DBSubsetter is a tool I wrote for taking a logically consistent subset of a relational database. It is written in Scala and relies heavily on the excellent Akka Streams library. It is free and open source software, with the source code and documentation available here.
To use DBSubsetter, you provide it with a SQL “where clause” which specifies a set of rows from one or more tables. It then introspects the schema of your database and follows foreign key constraints, recursively fetching the “parents” and, optionally, the “children” of those rows.
This is mainly useful for being able to give each member of a team of developers their own, smaller copy of a production database for them to develop against, although there are some other uses for it as well including data archival, etc.
Consistent subsetting is a problem that is trickier to solve than it seems at first, especially if you want the solution to be highly performant. The following are a couple of interesting points about the project.

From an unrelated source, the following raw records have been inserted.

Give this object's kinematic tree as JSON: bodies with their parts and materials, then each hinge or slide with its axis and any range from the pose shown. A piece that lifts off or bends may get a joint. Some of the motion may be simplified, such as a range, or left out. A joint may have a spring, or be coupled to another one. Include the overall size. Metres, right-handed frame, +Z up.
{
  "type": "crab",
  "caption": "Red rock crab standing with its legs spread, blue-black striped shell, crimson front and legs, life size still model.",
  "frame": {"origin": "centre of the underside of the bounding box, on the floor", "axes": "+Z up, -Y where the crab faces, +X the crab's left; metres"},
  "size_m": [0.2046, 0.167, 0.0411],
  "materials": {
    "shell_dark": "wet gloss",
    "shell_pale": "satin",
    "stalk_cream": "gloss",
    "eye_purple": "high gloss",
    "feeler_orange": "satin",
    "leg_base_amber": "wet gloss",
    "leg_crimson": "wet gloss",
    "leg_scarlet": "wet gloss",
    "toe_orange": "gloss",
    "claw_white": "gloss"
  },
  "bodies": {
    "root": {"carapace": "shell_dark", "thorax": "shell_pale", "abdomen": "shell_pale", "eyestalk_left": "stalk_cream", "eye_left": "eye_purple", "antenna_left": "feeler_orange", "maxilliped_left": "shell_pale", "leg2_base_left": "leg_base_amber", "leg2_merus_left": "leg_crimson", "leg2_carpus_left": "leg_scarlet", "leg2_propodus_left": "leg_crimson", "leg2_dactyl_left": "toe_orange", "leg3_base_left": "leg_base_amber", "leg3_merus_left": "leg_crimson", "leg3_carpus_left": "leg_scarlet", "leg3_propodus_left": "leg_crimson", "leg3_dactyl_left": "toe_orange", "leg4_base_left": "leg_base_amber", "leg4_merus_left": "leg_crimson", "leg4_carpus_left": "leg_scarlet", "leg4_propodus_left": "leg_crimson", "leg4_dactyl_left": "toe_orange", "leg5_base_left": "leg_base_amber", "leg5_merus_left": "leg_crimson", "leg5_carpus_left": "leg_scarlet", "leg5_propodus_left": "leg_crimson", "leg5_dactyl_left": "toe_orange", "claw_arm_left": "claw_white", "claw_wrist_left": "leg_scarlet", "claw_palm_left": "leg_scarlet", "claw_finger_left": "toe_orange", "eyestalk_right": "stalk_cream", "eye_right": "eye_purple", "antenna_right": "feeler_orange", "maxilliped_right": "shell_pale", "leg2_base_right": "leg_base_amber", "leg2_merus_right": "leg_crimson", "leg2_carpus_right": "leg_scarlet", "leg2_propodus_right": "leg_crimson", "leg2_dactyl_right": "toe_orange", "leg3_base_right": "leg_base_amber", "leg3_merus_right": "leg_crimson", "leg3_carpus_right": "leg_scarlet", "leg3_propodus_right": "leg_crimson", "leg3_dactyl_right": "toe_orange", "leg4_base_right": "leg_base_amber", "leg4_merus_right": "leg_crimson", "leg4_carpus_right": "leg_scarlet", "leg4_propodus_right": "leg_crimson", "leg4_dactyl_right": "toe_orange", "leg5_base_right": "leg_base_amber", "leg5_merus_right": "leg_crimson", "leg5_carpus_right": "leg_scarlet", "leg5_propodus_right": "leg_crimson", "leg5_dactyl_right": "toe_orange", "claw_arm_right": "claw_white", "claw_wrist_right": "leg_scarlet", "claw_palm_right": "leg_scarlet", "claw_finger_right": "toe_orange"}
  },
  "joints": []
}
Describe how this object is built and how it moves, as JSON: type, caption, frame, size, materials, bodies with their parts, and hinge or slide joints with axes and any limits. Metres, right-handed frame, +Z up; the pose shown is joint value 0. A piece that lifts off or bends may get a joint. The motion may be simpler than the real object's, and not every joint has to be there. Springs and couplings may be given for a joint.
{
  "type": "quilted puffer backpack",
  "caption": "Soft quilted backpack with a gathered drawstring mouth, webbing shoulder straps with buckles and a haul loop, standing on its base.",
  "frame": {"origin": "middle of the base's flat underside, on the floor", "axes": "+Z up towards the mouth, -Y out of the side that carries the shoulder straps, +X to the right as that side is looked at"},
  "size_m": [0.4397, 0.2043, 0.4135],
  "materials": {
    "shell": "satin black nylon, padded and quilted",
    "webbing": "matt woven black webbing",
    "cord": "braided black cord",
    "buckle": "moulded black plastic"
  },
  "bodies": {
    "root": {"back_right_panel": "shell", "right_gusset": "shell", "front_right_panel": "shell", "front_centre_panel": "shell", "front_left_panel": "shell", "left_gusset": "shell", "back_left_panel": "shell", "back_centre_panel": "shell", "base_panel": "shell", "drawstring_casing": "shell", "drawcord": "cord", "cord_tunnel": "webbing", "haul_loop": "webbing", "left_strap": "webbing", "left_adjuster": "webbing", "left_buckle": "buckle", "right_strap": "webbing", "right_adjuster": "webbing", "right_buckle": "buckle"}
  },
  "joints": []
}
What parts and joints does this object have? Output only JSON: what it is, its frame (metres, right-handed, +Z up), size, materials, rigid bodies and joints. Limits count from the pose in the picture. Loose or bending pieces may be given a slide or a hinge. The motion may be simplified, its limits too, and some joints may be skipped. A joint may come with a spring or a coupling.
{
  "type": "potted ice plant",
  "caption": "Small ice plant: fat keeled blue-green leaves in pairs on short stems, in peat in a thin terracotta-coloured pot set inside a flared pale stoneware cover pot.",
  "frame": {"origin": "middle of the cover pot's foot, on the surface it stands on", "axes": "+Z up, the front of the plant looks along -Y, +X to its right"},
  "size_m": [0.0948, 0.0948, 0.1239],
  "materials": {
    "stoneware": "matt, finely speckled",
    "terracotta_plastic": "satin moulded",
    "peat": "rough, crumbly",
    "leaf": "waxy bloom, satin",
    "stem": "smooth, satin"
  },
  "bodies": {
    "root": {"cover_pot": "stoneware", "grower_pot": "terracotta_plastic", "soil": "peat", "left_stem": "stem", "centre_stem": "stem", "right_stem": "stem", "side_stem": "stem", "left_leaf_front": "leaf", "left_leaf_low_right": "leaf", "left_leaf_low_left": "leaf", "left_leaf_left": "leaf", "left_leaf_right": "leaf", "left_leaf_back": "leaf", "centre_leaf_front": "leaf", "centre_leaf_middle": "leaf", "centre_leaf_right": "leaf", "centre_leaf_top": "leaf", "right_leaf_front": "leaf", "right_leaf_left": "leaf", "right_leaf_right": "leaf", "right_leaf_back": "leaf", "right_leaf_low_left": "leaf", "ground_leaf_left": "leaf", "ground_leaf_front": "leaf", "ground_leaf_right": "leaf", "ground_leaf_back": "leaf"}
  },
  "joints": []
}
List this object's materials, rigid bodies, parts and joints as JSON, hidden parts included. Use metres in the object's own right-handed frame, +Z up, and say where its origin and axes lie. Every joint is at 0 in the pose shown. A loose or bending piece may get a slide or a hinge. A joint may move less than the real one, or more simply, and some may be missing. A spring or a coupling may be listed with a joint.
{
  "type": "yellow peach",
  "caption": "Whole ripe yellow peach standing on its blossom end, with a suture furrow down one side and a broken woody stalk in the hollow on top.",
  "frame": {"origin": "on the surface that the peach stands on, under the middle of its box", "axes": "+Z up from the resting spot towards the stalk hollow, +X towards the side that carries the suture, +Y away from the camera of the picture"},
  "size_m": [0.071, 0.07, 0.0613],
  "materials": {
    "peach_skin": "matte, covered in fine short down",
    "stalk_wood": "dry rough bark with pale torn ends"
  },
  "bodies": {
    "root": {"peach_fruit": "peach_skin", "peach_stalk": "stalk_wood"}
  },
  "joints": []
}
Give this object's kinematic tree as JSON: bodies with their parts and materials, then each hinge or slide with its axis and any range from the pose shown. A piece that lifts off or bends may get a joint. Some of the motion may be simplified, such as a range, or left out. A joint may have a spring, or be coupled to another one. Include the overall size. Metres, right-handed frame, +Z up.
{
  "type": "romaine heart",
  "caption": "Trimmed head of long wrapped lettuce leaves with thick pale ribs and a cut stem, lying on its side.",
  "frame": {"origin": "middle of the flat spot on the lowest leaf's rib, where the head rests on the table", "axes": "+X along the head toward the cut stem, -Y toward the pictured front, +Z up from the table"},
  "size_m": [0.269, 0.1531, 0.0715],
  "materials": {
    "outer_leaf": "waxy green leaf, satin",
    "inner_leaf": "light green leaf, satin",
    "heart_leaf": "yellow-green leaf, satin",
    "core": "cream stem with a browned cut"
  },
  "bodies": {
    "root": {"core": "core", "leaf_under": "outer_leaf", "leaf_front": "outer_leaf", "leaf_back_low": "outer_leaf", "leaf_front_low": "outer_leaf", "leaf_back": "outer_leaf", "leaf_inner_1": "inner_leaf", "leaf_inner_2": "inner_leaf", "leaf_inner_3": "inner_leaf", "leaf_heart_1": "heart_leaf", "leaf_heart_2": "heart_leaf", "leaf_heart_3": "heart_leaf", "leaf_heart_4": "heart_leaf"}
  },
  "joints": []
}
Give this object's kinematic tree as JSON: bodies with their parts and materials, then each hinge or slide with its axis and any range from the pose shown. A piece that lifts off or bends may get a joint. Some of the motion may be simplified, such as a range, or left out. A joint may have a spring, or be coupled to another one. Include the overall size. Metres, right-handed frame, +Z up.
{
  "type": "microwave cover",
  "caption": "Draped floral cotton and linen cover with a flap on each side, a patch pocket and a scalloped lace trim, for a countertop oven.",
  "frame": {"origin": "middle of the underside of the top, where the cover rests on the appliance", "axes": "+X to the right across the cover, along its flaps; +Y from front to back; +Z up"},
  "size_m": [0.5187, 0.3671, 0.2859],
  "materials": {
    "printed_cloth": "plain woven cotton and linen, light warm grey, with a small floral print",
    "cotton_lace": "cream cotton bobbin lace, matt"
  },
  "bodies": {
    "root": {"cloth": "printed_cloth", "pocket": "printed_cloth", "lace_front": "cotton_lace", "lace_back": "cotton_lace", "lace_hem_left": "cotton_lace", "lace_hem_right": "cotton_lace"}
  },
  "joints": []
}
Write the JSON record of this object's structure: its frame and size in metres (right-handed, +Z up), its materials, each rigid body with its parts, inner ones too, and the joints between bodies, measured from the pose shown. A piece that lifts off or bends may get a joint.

In order to achieve a “recursive” algorithm without resorting to actual recursion, DBSubsetter contains a “feedback loop” in Akka Streams. The main challenges of feedback loops are preventing deadlocks due to backpressure and getting the stream to properly terminate when all outstanding work is done. Getting the program to complete was an interesting exercise that turned out to be possible using a combination of
mapConcat graph stages. I wrote more about this here on the Akka User Mailing List.
It attempts to be vendor-agnostic and support MySQL, Postgres, and Microsoft SQL Server out of the box. This turns out to be possible but slightly difficult! One of the interesting parts of this project was using Docker to run the same tests against all three types of database, which often turned up issues present in just one of the three databases that would otherwise have gone unnoticed.